He could’ve killed everything after the Twelfth Doctor regenerated. He didn’t.
This raises other questions:
What happened to Sutekh in Frontios after the TARDIS was destroyed? Don’t know.
Was he dying in the Dalek Crucible after the Daleks dumped the TARDIS in the core? Don’t know.
Why didn’t the TARDIS tell the Doctor in The Doctor’s Wife Sutekh was on her? Don’t know.
Why didn’t Jack see anything as he clung on the TARDIS in Utopia?
If Sutekh knew everything about the TARDIS, then how come he didn’t know of the hidden gun?
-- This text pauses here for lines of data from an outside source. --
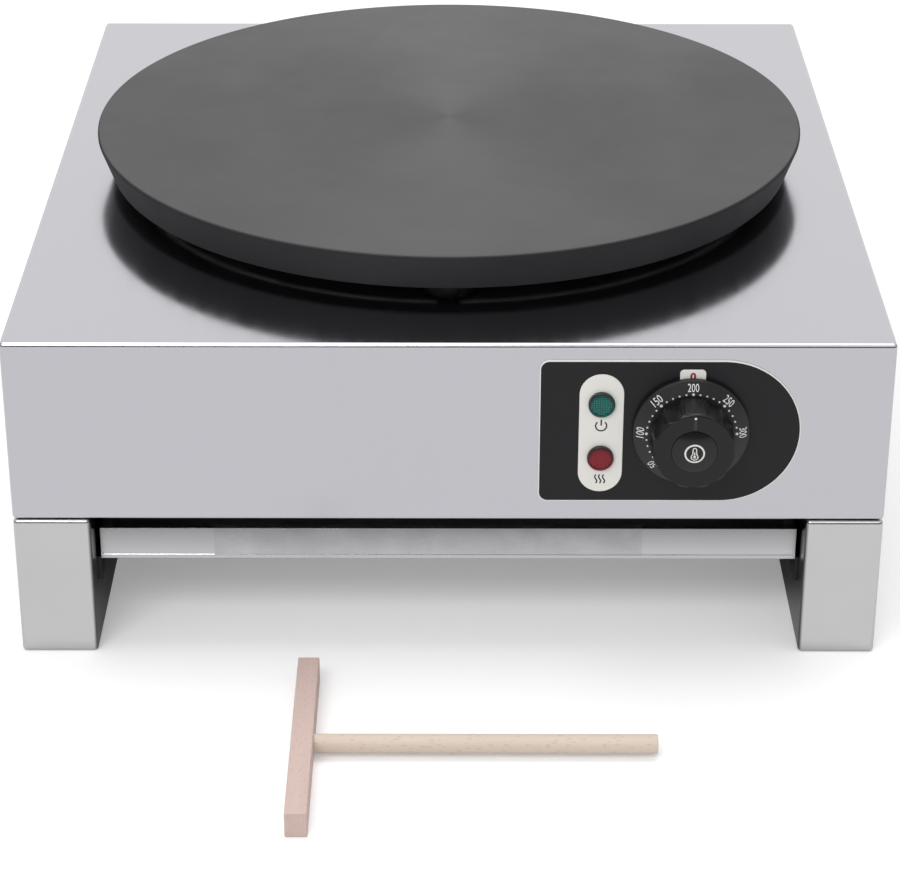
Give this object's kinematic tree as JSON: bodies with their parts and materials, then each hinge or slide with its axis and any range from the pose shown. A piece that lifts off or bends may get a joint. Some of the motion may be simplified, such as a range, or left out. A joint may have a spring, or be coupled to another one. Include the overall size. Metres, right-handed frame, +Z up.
{
  "type": "electric crepe maker",
  "caption": "Electric crepe maker with a round cast griddle over a steel casing, control knob with lamps, drawer between the legs, and a wooden spreader.",
  "frame": {"origin": "on the counter, under the griddle's centre, midway between the four foot holes", "axes": "+Z up, -Y towards the front with the knob, +X to the right seen from in front"},
  "size_m": [0.45, 0.68, 0.208],
  "materials": {
    "casing_steel": "satin",
    "leg_steel": "satin",
    "drawer_steel": "satin",
    "pull_steel": "brushed",
    "inner_steel": "zinc plated",
    "fastener_steel": "zinc plated",
    "griddle_iron": "machined and seasoned",
    "post_metal": "turned",
    "element_tube": "oxidised",
    "ceramic": "glazed ceramic",
    "insulation": "pressed fibre board",
    "copper": "drawn copper",
    "brass": "plain",
    "panel_black": "satin moulded",
    "knob_black": "moulded",
    "plate_white": "moulded",
    "lens_green": "clear tinted",
    "lens_red": "clear tinted",
    "lamp_plastic": "moulded",
    "gland_black": "moulded",
    "wire_sleeve": "silicone sleeve",
    "grommet_rubber": "moulded",
    "beech": "sanded"
  },
  "bodies": {
    "base": {"casing": "casing_steel", "left_leg": "leg_steel", "right_leg": "leg_steel", "left_runner": "drawer_steel", "right_runner": "drawer_steel", "bottom_plate": "inner_steel", "bottom_screws": "fastener_steel", "leg_bolts": "fastener_steel", "leg_nuts": "fastener_steel", "runner_rivets": "fastener_steel", "griddle_plate": "griddle_iron", "support_posts": "post_metal", "stiffening_ring": "inner_steel", "post_studs": "fastener_steel", "post_nuts": "fastener_steel", "post_washers": "fastener_steel", "heating_element": "element_tube", "element_terminals": "fastener_steel", "element_bushes": "ceramic", "element_clamps": "inner_steel", "clamp_screws": "fastener_steel", "insulation_pad": "insulation", "heat_shield": "inner_steel", "shield_stud": "fastener_steel", "shield_nut": "fastener_steel", "control_panel": "panel_black", "lamp_plate": "plate_white", "index_tab": "plate_white", "power_lamp_lens": "lens_green", "heat_lamp_lens": "lens_red", "power_lamp_body": "lamp_plastic", "heat_lamp_body": "lamp_plastic", "lamp_nuts": "lamp_plastic", "power_lamp_wire": "wire_sleeve", "heat_lamp_wire": "wire_sleeve", "heater_wire": "wire_sleeve", "thermostat_wire": "wire_sleeve", "feed_wire": "wire_sleeve", "thermostat_body": "ceramic", "thermostat_bracket": "inner_steel", "thermostat_screws": "fastener_steel", "thermostat_tabs": "brass", "sensor_bulb": "copper", "capillary_tube": "copper", "capillary_grommet": "grommet_rubber", "terminal_block": "ceramic", "terminal_block_screws": "fastener_steel", "cable_gland": "gland_black", "gland_cap": "gland_black", "gland_locknut": "gland_black"},
    "drawer": {"drawer_tray": "drawer_steel", "drawer_front": "drawer_steel", "drawer_pull": "pull_steel", "drawer_rivets": "fastener_steel"},
    "knob": {"knob_dial": "knob_black", "knob_grip": "knob_black", "knob_cap": "knob_black", "thermostat_spindle": "brass"},
    "spreader": {"spreader_head": "beech", "spreader_handle": "beech"}
  },
  "joints": [
    {"name": "knob_turn", "type": "hinge", "parent": "base", "child": "knob", "pos_m": [0.123, -0.246, 0.133], "axis": [0, -1, 0], "range_deg": [-176, 88]},
    {"name": "drawer_slide", "type": "slide", "parent": "base", "child": "drawer", "axis": [0, -1, 0], "range_m": [0, 0.36]},
    {"name": "spreader_lift", "type": "slide", "parent": "base", "child": "spreader", "axis": [0, 0, 1], "range_m": [0, 0.25]}
  ]
}
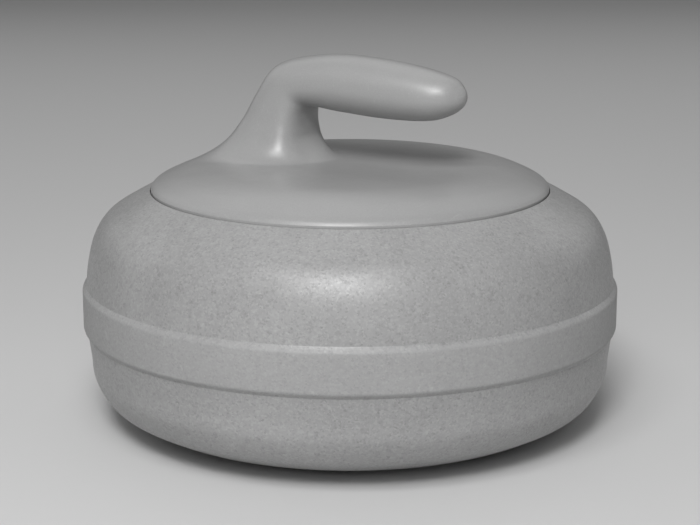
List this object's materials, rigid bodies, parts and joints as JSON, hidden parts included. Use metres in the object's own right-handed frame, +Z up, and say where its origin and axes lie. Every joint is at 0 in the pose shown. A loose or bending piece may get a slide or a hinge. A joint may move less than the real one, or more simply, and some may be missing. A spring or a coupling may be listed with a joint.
{
  "type": "curling stone",
  "caption": "Granite curling stone with a raised striking band and a gooseneck handle that screws down onto a through bolt.",
  "frame": {"origin": "centre of the running band's plane, where the stone rests on the ice", "axes": "+Z up along the stone's axis, +X towards the grip's free end"},
  "size_m": [0.286, 0.286, 0.1963],
  "materials": {
    "granite": "satin",
    "running_granite": "satin",
    "epoxy": "satin",
    "bolt_steel": "satin",
    "spring_steel": "satin",
    "washer_steel": "satin",
    "rubber": "matte",
    "nylon": "satin",
    "handle_plastic": "satin",
    "plate_plastic": "satin",
    "insert_brass": "satin",
    "core_steel": "satin",
    "screw_steel": "satin",
    "core_foam": "matte"
  },
  "bodies": {
    "stone": {"granite_body": "granite", "running_insert": "running_granite", "insert_bond": "epoxy", "clamp_bolt": "bolt_steel", "lock_washer": "spring_steel", "cup_washer": "washer_steel", "cushion_washer": "rubber", "bolt_sleeve": "nylon", "seat_pad": "rubber"},
    "washer": {"thrust_washer": "nylon"},
    "handle": {"handle_moulding": "handle_plastic", "threaded_insert": "insert_brass", "core_rod": "core_steel", "core_plate": "core_steel", "core_foam": "core_foam", "base_plate": "plate_plastic", "rim_seal": "rubber", "core_screw_1": "screw_steel", "core_screw_2": "screw_steel", "core_screw_3": "screw_steel", "core_screw_4": "screw_steel", "plate_screw_1": "screw_steel", "plate_screw_2": "screw_steel", "plate_screw_3": "screw_steel", "plate_screw_4": "screw_steel", "plate_screw_5": "screw_steel", "plate_screw_6": "screw_steel"}
  },
  "joints": [
    {"name": "handle_rise", "type": "slide", "parent": "stone", "child": "washer", "axis": [0, 0, 1], "range_m": [0, 0.012]},
    {"name": "handle_turn", "type": "hinge", "parent": "washer", "child": "handle", "pos_m": [0, 0, 0.124], "axis": [0, 0, 1], "range_deg": [0, 2880]}
  ],
  "couplings": [
    {"joint": "handle_rise", "follows": "handle_turn", "m_per_rad": 0.00023873}
  ]
}
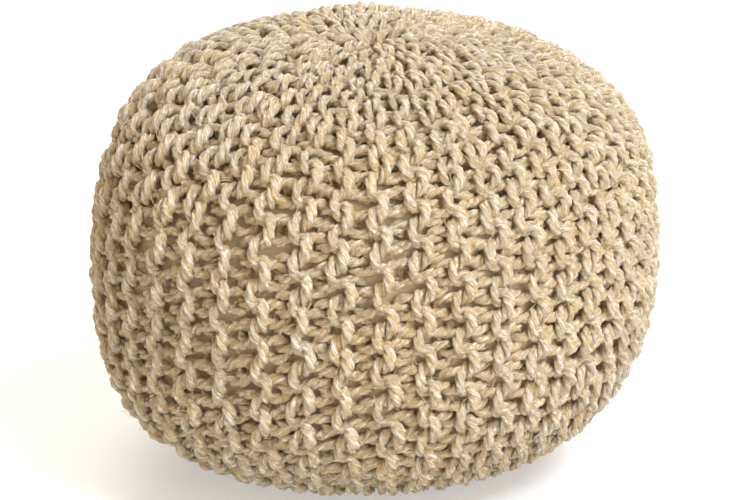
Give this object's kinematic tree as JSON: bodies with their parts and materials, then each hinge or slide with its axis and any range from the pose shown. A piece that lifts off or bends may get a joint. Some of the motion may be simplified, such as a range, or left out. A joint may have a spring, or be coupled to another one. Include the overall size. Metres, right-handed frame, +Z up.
{
  "type": "round knitted pouf",
  "caption": "Round knitted floor pouf: ribbed jute cover gathered at the top over a filled round casing, resting on a flat foot.",
  "frame": {"origin": "centre of the foot, on the floor under the middle of the object's box", "axes": "+Z up from the foot to the top gather, +X to the right and +Y away from the side the picture shows"},
  "size_m": [0.4788, 0.4786, 0.3652],
  "materials": {
    "jute_yarn": "thick plied natural jute yarn, slightly hairy, soft sheen on the strands",
    "casing_cotton": "plain matte woven cotton, beige"
  },
  "bodies": {
    "root": {"knit_cover": "jute_yarn", "inner_casing": "casing_cotton"}
  },
  "joints": []
}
Don’t give me any crap of “Oh he was spreading his angels of death everywhere” that was RTD just pulling crap out of his arse to cover up why we didn’t see Susan Triad in any of the old stories. He could’ve killed everybody before Ruby’s mum was born, I don’t see how Ruby’s mum was that scary to him he didn’t just kill everything after Pyramids of Mars!
You know, the more I think about it, the more I think of how RTD has copied Steven Moffat, like how Ruby was erased from time after a big crack appeared in her ceiling, then we have Susan Triad appearing in most of the Doctor’s history under our noses just like Clara?
Sutekh though, he had such a great return in The Legend of Ruby Sunday, but then he’s just generic giant CGI monster who doesn’t even have the green eyes he had before, he’s defeated in the most humiliating way in which he looks like a dog on a lead being dragged through the Time Vortex, he SOMEHOW brings life back because RTD’s logic is “Oh if I bring death to the God of Death then I bring life!” Then he has Sutekh dying in the Vortex. I’m sorry but even if he can say “Sutekh bonded with the TARDIS” then how come he didn’t nearly die like Jack did in Utopia?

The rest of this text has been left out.